→ REQUIREMENTS
Output the lines below exactly, please, from the first line until the line with "inside, GOLD, parent)", counting both.

═══ MATERIAL

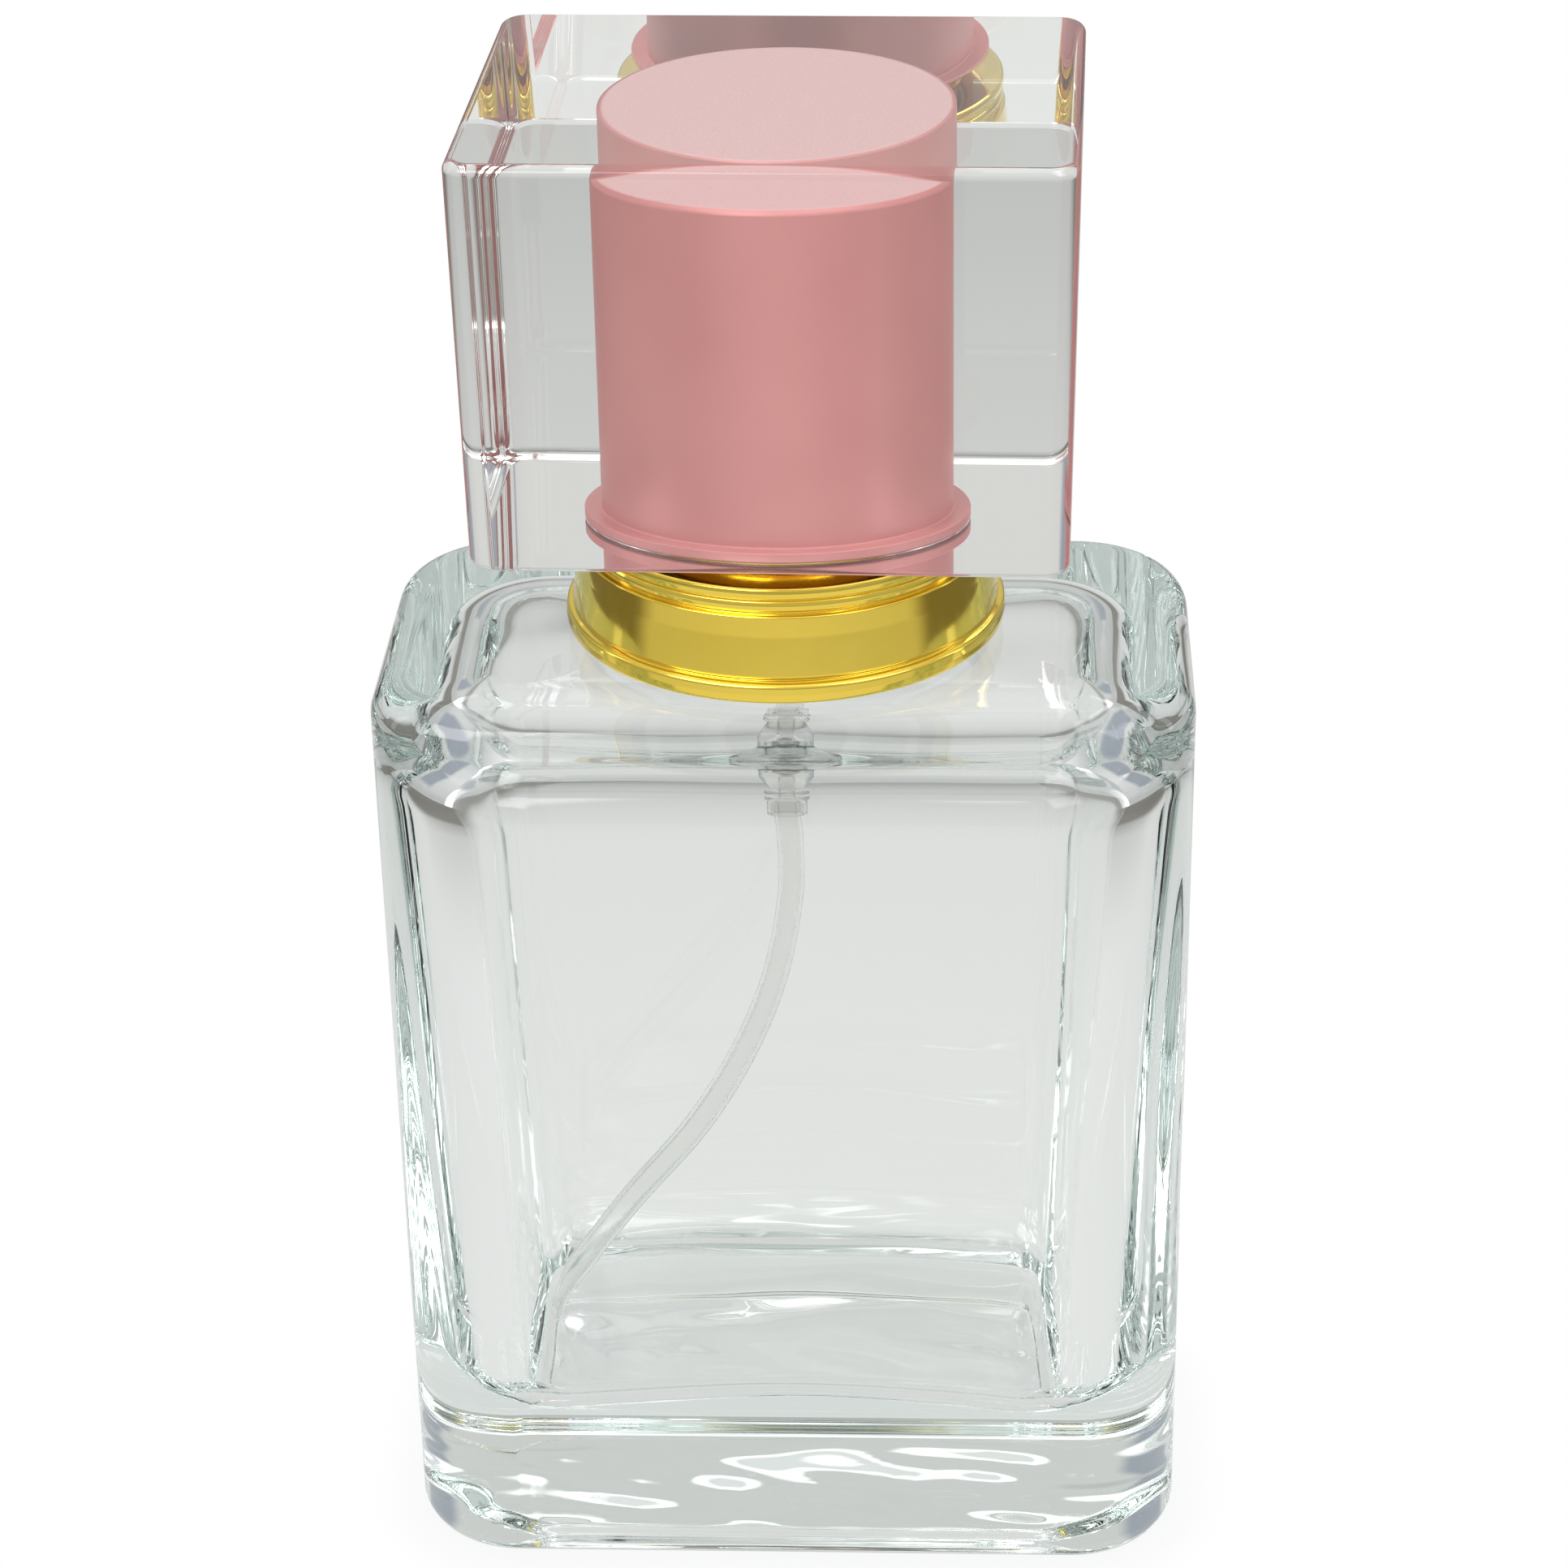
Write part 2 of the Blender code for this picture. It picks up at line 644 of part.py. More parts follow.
def make_collar(parent):
    tube_inner = COLLAR_TUBE_RADIUS - COLLAR_WALL
    band_inner = COLLAR_BAND_FOOT_RADIUS - COLLAR_WALL
    bead_inner = COLLAR_BEAD_RADIUS - COLLAR_BEAD_HEIGHT - COLLAR_WALL + 0.3 * MM
    inside = [
        (band_inner, COLLAR_BOTTOM),
        (band_inner, COLLAR_BOTTOM + COLLAR_LIP_HEIGHT),
        (COLLAR_BAND_TOP_RADIUS - COLLAR_WALL, LINER_TOP - 0.5 * MM),
        (bead_inner, LINER_TOP + 0.5 * MM),
        (bead_inner, COLLAR_LEDGE - COLLAR_WALL),
        (tube_inner, COLLAR_LEDGE - COLLAR_WALL + 0.1 * MM),
        (tube_inner, COLLAR_TOP - COLLAR_WALL),
        (COLLAR_HOLE, COLLAR_TOP - COLLAR_WALL),
    ]
    turned("collar_skirt", collar_outside() + inside, GOLD, parent)


def make_collar_liner(parent):
    """A ring of upside-down U section that centres the skirt on the ferrule."""
    low = COLLAR_BOTTOM + 0.4 * MM
    under = LINER_TOP - LINER_WALL
    profile = [
        (LINER_INNER, LINER_TOP),
        (LINER_OUTER - LINER_WALL, LINER_TOP),
        (LINER_OUTER, LINER_TOP - 2 * LINER_WALL),
        (LINER_OUTER, low),
        (LINER_OUTER - LINER_WALL, low),
        (LINER_OUTER - LINER_WALL, under - LINER_WALL),
        (LINER_INNER + LINER_WALL, under - LINER_WALL),
        (LINER_INNER + LINER_WALL, low),
        (LINER_INNER, low),
    ]
    turned("collar_liner", profile, WHITE_PLASTIC, parent)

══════

→ TASK RESULT
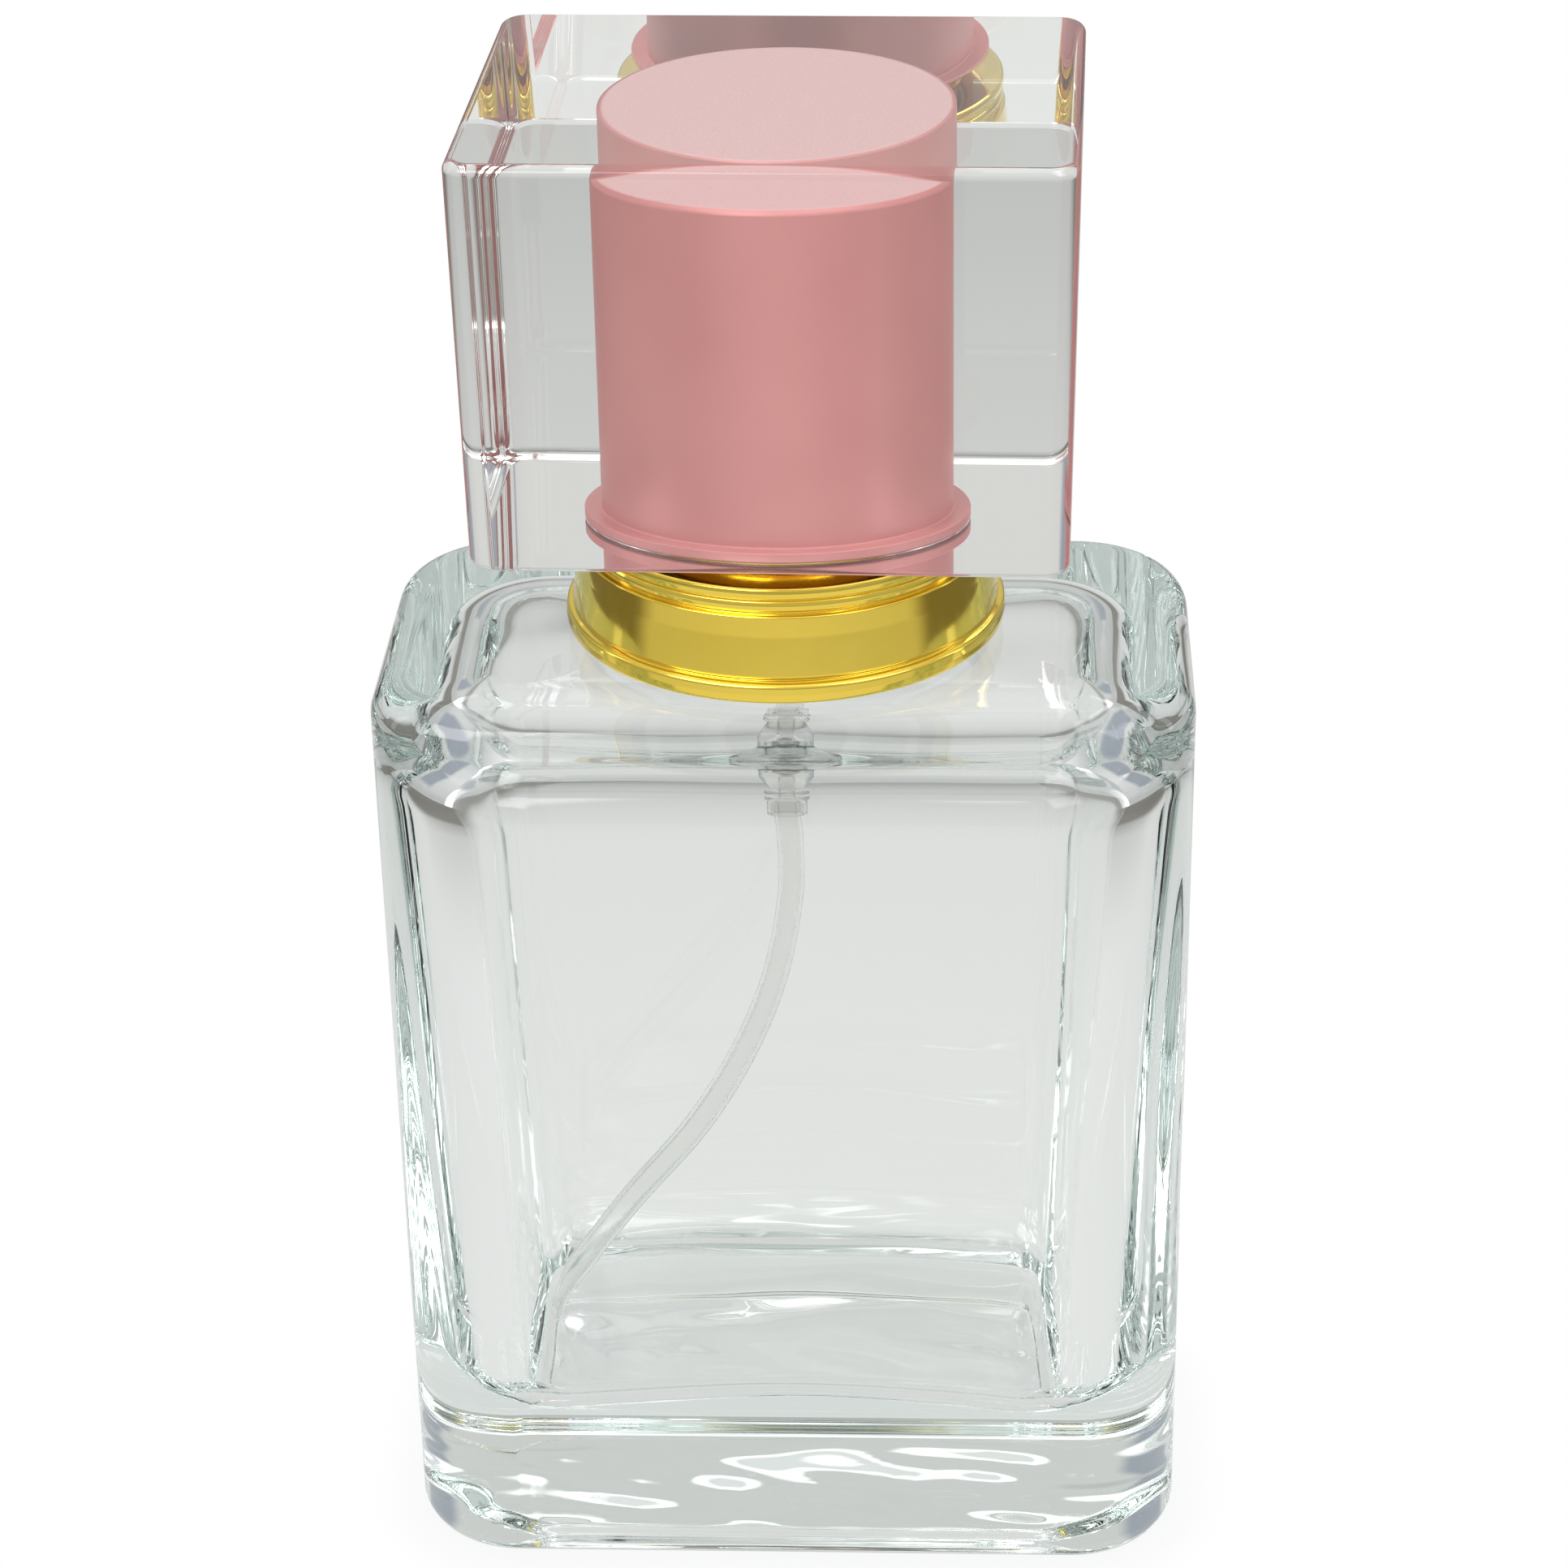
Write part 2 of the Blender code for this picture. It picks up at line 644 of part.py. More parts follow.
def make_collar(parent):
    tube_inner = COLLAR_TUBE_RADIUS - COLLAR_WALL
    band_inner = COLLAR_BAND_FOOT_RADIUS - COLLAR_WALL
    bead_inner = COLLAR_BEAD_RADIUS - COLLAR_BEAD_HEIGHT - COLLAR_WALL + 0.3 * MM
    inside = [
        (band_inner, COLLAR_BOTTOM),
        (band_inner, COLLAR_BOTTOM + COLLAR_LIP_HEIGHT),
        (COLLAR_BAND_TOP_RADIUS - COLLAR_WALL, LINER_TOP - 0.5 * MM),
        (bead_inner, LINER_TOP + 0.5 * MM),
        (bead_inner, COLLAR_LEDGE - COLLAR_WALL),
        (tube_inner, COLLAR_LEDGE - COLLAR_WALL + 0.1 * MM),
        (tube_inner, COLLAR_TOP - COLLAR_WALL),
        (COLLAR_HOLE, COLLAR_TOP - COLLAR_WALL),
    ]
    turned("collar_skirt", collar_outside() + inside, GOLD, parent)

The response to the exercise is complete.